» **Stored data**
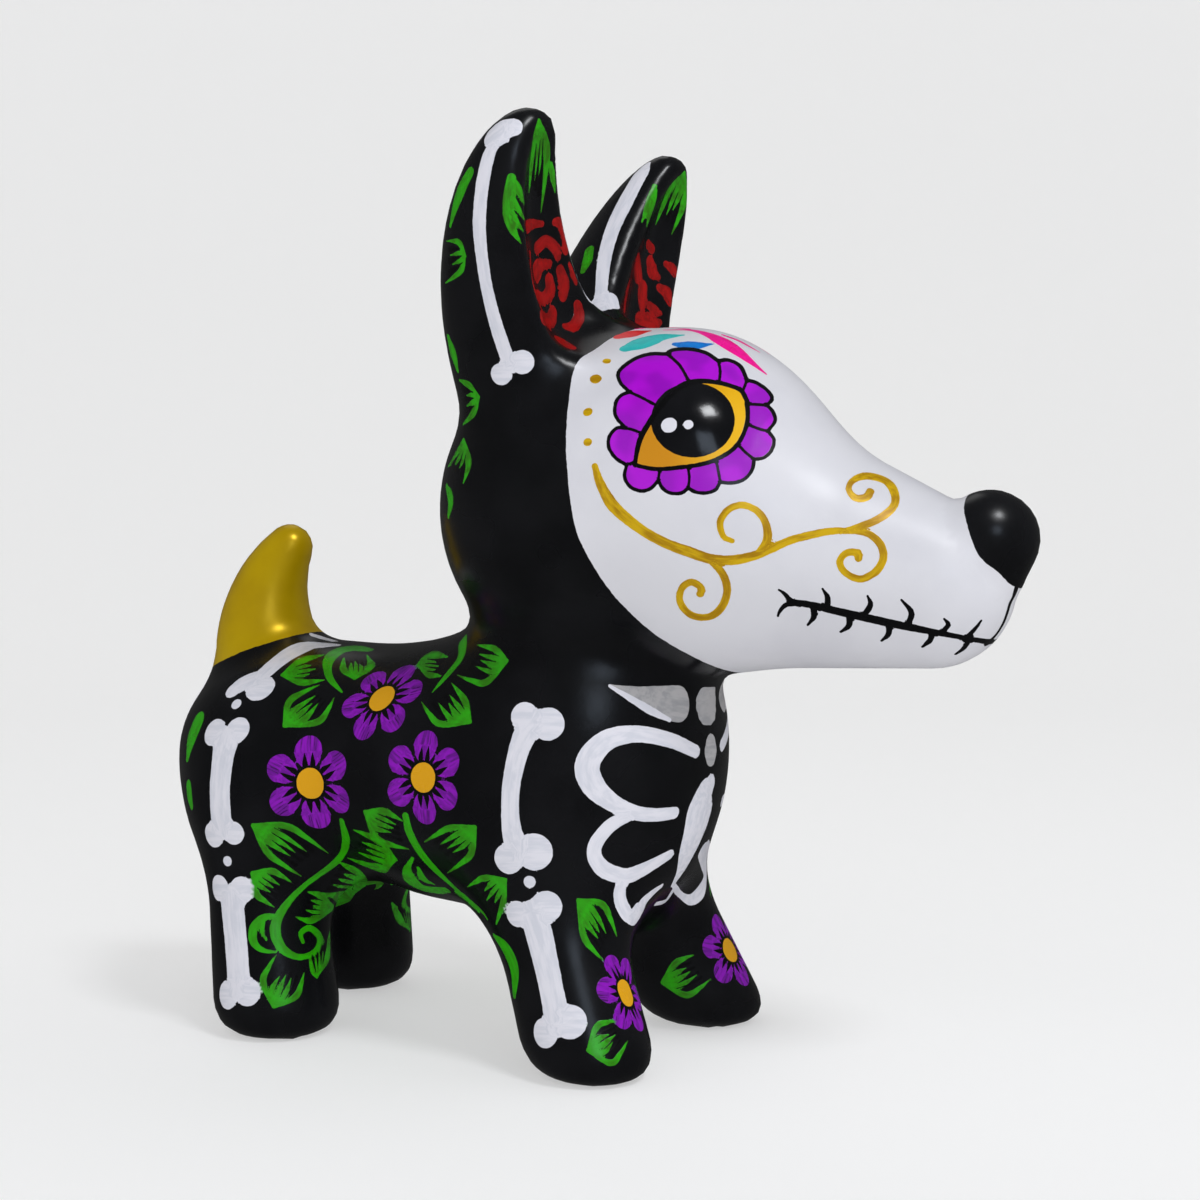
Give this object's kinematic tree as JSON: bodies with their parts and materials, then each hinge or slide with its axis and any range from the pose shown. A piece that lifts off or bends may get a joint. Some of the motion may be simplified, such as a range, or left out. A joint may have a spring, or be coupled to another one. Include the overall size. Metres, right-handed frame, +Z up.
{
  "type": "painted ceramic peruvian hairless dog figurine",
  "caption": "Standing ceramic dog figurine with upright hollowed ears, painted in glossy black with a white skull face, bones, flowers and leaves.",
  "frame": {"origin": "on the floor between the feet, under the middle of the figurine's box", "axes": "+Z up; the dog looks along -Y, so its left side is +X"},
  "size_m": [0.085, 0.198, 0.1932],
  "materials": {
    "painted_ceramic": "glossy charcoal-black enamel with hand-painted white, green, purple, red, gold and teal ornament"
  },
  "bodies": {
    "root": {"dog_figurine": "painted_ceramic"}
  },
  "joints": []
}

» **What is being asked**
Output the complete data exactly as written.

» **Exercise result**
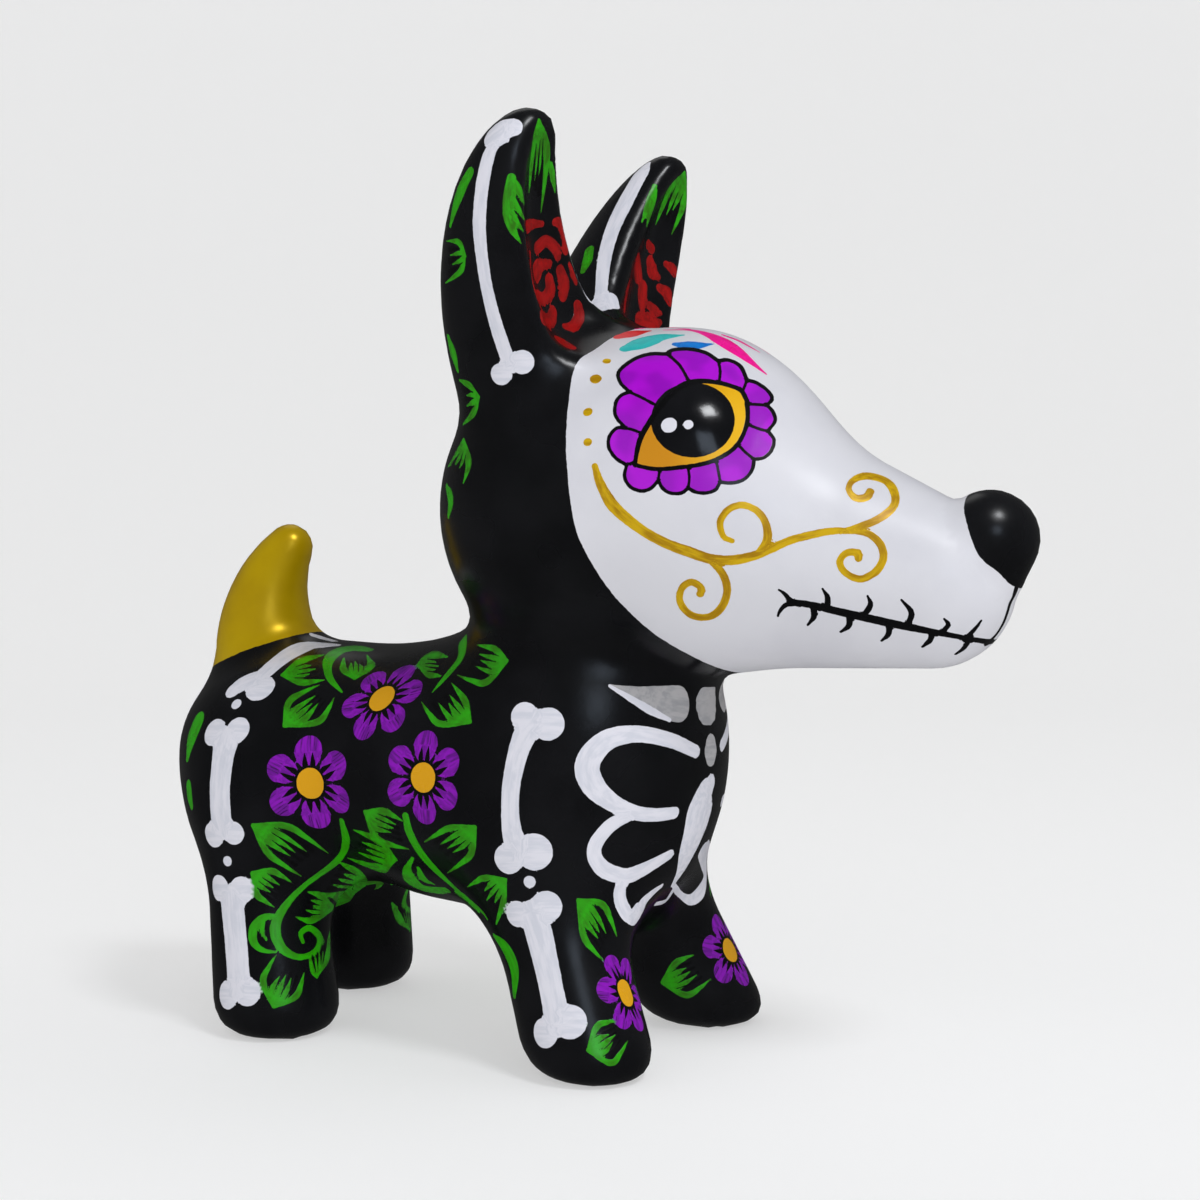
Give this object's kinematic tree as JSON: bodies with their parts and materials, then each hinge or slide with its axis and any range from the pose shown. A piece that lifts off or bends may get a joint. Some of the motion may be simplified, such as a range, or left out. A joint may have a spring, or be coupled to another one. Include the overall size. Metres, right-handed frame, +Z up.
{
  "type": "painted ceramic peruvian hairless dog figurine",
  "caption": "Standing ceramic dog figurine with upright hollowed ears, painted in glossy black with a white skull face, bones, flowers and leaves.",
  "frame": {"origin": "on the floor between the feet, under the middle of the figurine's box", "axes": "+Z up; the dog looks along -Y, so its left side is +X"},
  "size_m": [0.085, 0.198, 0.1932],
  "materials": {
    "painted_ceramic": "glossy charcoal-black enamel with hand-painted white, green, purple, red, gold and teal ornament"
  },
  "bodies": {
    "root": {"dog_figurine": "painted_ceramic"}
  },
  "joints": []
}